This article was published 14 years ago

My thoughts on the Microsoft keynote

Microsoft has always been the first to keynote at the Consumer Electronics Showcase. And, as always, something happens that effects the outcome of the keynote.

This is the first keynote not headlined by Bill Gates and was delayed for two hours because of a power failure. That power failure did manage to ruin one part of the presentation.

But with all the problems, the show must go on.

And even with the problems Microsoft had, the keynote was still a dud; there wasn’t anything exciting at the keynote except a new catchphrase from Steve Ballmer.

“We Facebook, We Twitter and we BING. BING! BING! BING! BING!,” Ballmer shouted to the crowd. “We Bing in our household.”

That phrase won’t be taken out-of-context! But at least it replaces the previous one of him shouting “Developers! Developers! Developers!”

Besides the new catchphrase, Microsoft did have a couple of new releases at the keynote. I list three items I though were important from the keynote.

1. TV PC

Microsoft announced two years ago at the same event that the XBOX360 would have the ability to watch live TV. Two years later, that achievement is complete with the announcement of TV PC – the new media center software for Windows 7.

If Microsoft can pull this off, it can be a goldmine for the fading OS-dependent company. What I like about the new media center PC – a.k.a Media Room 2.0 – is the ability to record 4 programs at once and the support of CableCARD. What’s bad about CableCARD – and could derail TV PC – is that the FCC recently ruled that it was a flop and many cable outlets, like Comcast, are moving to a new cable standard called Tru2Way.

The biggest problem for MCPC (Media Center PCs) is that they can’t access the cable providers’ OnDemand content. Microsoft announced that TV PC will be available on AT&T U-verse outlets and can access OnDemand features. When demoed, TV PC not only showed that a MCPC can access the OnDemand features but on a difference cable network, Cox Communications, which is available in New Orleans and Baton Rouge.

I can already hear see the excitement of hackers gasping for air when the demoed unit showed a different cable outlet running onDemand content other than AT&T.

What was also eye-opening during the keynote was the addition of a built-in browser that can access networks’ websites. Demoed at the keynote, TV PC was able to access and watch TV shows all within the player. Also shown on the demo was access to PBS and Netflix.

Not surprisingly missing from the list: Hulu.

Again, you could hear the gasp of air at the excitement of a hacking attempt.

If Hulu does get on TV PC – and will eventually – expect more customers to drop their cable packages, especially if their cable outlet is in a dispute with a popular cable channel.

2. Slate PCs

When Steve Ballmer announced the Slate PCs, he figuratively give the middle finger towards Apple.

Almost chanting them with the we were first attitude.

While we’re all guessing that Apple will release a tablet at the January 27 event, Microsoft – and several others – was first to release a tablet, even though we didn’t get an official launch date and a price.

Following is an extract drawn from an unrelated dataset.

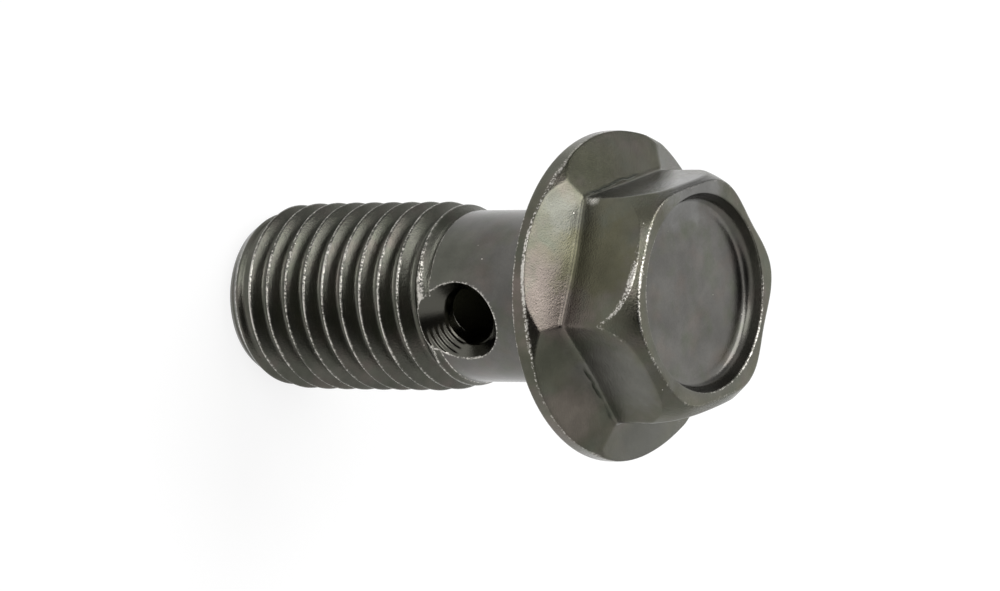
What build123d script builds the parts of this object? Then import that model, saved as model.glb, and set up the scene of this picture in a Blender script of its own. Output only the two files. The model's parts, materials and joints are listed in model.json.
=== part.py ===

When demoed, the slate was able to run the desktop version of the Kindle reader, something that can’t be done on a Sony e-reader or Barnes and Noble’s e-book reader as well but could be done on an Apple tablet.

Again, Ballmer was really giving two middle fingers;  one to Apple and the other to Amazon

I guess you can call this an update to the UMPCs when they were released at CES as well – and those flopped with the Tablet PCs.

I want to say that this might be good for Microsoft but they’re several hurdles Microsoft has to overcome: we don’t have a launch date, we don’t know how much this unit will cost nor how long will the battery run, we don’t know how will Windows performance on a slower processor or if a legal battle will brew with Amazon.

Even with all the negatives, they can be ignored if review units come out and they become positive. If positive, both Apple and Microsoft can and will kill the Kindle and the Nook.

3. Project Natal

Unveailed with limited details at last year’s E3 gaming conference, Project Natal also made a presence at the keynote – with limited details.

All we got was a ‘promise’ that it will be available for sale in time for Christmas 2010.

No official date, no price.

What was presented to the press was that Project Natal will work with existing 360 models. What was missing was if current games will work with Natal.

If it does come out for the holiday shopping season, this will be another item people will sleep outside for and will go for absorbent prices for eBay.

And expect a counter-offer from Nintendo and Sony at this years’ E3 conference.